While these are the primary community members that may benefit from the DSCR loans, Targete said that these loans are truly for everyone in the community.

“There’s no one person this is not for. You have the individuals that use the DSCR loans just to get out of the situation that they’re in financially. They use the cash out of that property to fix their credit, to pay down some bills. Then, they could go back and go get a conventional loan… and their interest rate could come down maybe 2%,” he said.

He also shared what made him decide to add the DSCR loan product offering into his business after doing a lot of the Bridge Loans, which are “designed for real estate investors for short term funding for investment properties.”

These Bridge loans last for one to two years giving investors more time “to secure or refinance a property while [they] prepare to qualify for conventional financing or sell[ing] the property.”

Through the Bridge loans, Targete would mentor his borrowers to keep the properties and not to flip them, because they are paying taxes. Then his company would always refer them out to conventional lenders, who he said gets about 50% of these deals done.

“We’ve noticed DSCR products started coming out as the industry started to grow. You see a lot more private capital come into the market and people start creating different ways to lend them money, because people start to realize that the value in real estate and the security in real estate is like no other,” he said.

So we decided to take on the DSCR products, because we realized that they didn’t need tax returns, they didn’t need credit high credit scores, they didn’t need W-2s, and we could get these loans financed as long as these individuals that were renovating these properties, were renting them out, and creating that cash flow. We would [then] be able to transfer them into these loans long term. These are 30 year loans now, so now you’re really creating generational wealth for years to come.”

Lastly, Targete shared how the DSCR loans help with Black home ownership in the city, especially for the next generation.
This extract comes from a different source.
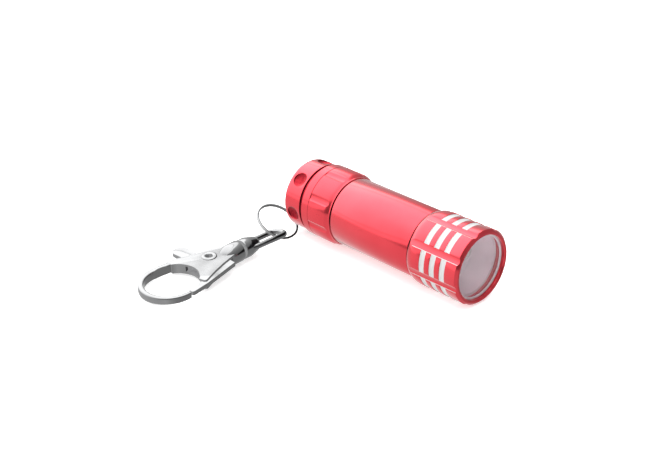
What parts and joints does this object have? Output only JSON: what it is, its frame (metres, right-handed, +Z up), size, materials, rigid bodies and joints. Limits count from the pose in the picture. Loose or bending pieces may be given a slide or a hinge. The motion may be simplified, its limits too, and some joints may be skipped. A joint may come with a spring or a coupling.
{
  "type": "keychain flashlight",
  "caption": "Pocket aluminium torch with a screw-on lens head, a push-button tail cap, a split ring and a swivelling trigger snap clasp.",
  "frame": {"origin": "centre of the bounding box at table height, the torch lying on its side", "axes": "+X from the tail cap to the lens, +Y from the clasp to the torch, +Z up from the table"},
  "size_m": [0.0716, 0.0692, 0.02],
  "materials": {
    "red_anodised": "red anodised over fine-turned aluminium, satin gloss",
    "chrome": "bright nickel-chrome plate on zinc casting and steel wire",
    "spring_steel": "plain drawn spring wire",
    "black_rubber": "matt moulded rubber",
    "black_plastic": "moulded plastic",
    "clear_lens": "clear polished lens",
    "reflector_silver": "vacuum-metallised silver on moulded plastic",
    "led_epoxy": "water-clear epoxy",
    "board_green": "green solder mask",
    "cell_can": "nickel-plated cell can",
    "clear_silicone": "milky silicone",
    "switch_white": "white moulded plastic"
  },
  "bodies": {
    "barrel": {"barrel": "red_anodised", "head_seal": "black_rubber", "led_board": "board_green", "led_1": "led_epoxy", "led_2": "led_epoxy", "led_3": "led_epoxy", "led_holder": "black_plastic", "front_contact_spring": "spring_steel", "battery_sleeve": "black_plastic", "button_cell_1": "cell_can", "button_cell_2": "cell_can", "button_cell_3": "cell_can", "button_cell_4": "cell_can", "rear_contact_spring": "spring_steel"},
    "optics": {"lens": "clear_lens", "lens_seal": "clear_silicone", "reflector": "reflector_silver"},
    "head": {"head_shell": "red_anodised"},
    "cap_seal": {"cap_seal": "black_rubber"},
    "cap": {"tail_cap": "red_anodised", "switch_housing": "black_plastic", "switch_spring": "spring_steel"},
    "button": {"switch_boot": "black_rubber", "switch_plunger": "switch_white"},
    "ring": {"split_ring": "chrome"},
    "eye": {"swivel_eye": "chrome", "swivel_pin": "chrome"},
    "clasp": {"clasp_hook": "chrome", "gate_rivet": "chrome", "gate_spring": "spring_steel"},
    "gate": {"clasp_gate": "chrome"}
  },
  "joints": [
    {"name": "head_advance", "type": "slide", "parent": "barrel", "child": "optics", "axis": [1, 0, 0], "range_m": [0, 0.003]},
    {"name": "head_turn", "type": "hinge", "parent": "optics", "child": "head", "pos_m": [0.02, 0.0246, 0.01], "axis": [1, 0, 0], "range_deg": [0, 1439.9]},
    {"name": "cap_advance", "type": "slide", "parent": "barrel", "child": "cap_seal", "axis": [-1, 0, 0], "range_m": [0, 0.003]},
    {"name": "cap_turn", "type": "hinge", "parent": "cap_seal", "child": "cap", "pos_m": [-0.015, 0.0246, 0.01], "axis": [-1, 0, 0], "range_deg": [0, 1439.9]},
    {"name": "button_press", "type": "slide", "parent": "cap", "child": "button", "axis": [1, 0, 0], "range_m": [0, 0.001], "stiffness_N_per_m": 1500, "springref_m": -0.0004},
    {"name": "ring_swing", "type": "hinge", "parent": "cap", "child": "ring", "pos_m": [-0.02428, 0.02204, 0.00137], "axis": [0, -0.9588, 0.284], "range_deg": [-10, 60]},
    {"name": "eye_swing", "type": "hinge", "parent": "ring", "child": "eye", "pos_m": [-0.02478, 0.01025, 0.00218], "axis": [0, 0, 1], "range_deg": [-35, 70]},
    {"name": "clasp_swivel", "type": "hinge", "parent": "eye", "child": "clasp", "pos_m": [-0.02303, -0.0035, 0.00315], "axis": [0, -0.998, -0.0628], "continuous": true},
    {"name": "gate_open", "type": "hinge", "parent": "clasp", "child": "gate", "pos_m": [-0.02463, -0.01218, 0.0026], "axis": [0, -0.0628, 0.998], "range_deg": [-25, 0], "stiffness_Nm_per_rad": 0.02, "springref_deg": 22.92}
  ],
  "couplings": [
    {"joint": "head_advance", "follows": "head_turn", "m_per_rad": 0.00011937},
    {"joint": "cap_advance", "follows": "cap_turn", "m_per_rad": 0.00011937}
  ]
}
“This helps them a lot…they might not have that job yet or they might not have the tax returns set up yet, but…maybe their aunt or their cousin had a piece of property that [they] wanted to get rid of because they were getting older and they couldn’t buy it. Now, here we come. We could finance them to buy this property. You know, we can finance them to take ownership, help them out, and watch them…hold on to it,” he said.

“When you’re young…in the neighborhood, you’re 20 years old, and you buy a piece of property, you could pay top dollar for it, because by the time you’re 50 years old, it’s paid off. [When] you’re 40 years old, it’s almost paid off. So it’s very important for the young generation [to]...take advantage of these opportunities. It’s only like a bridge. It’s not like this is your end [or] the only option you have… it’s an option…What happens is, at the end of the day, it’s home ownership.”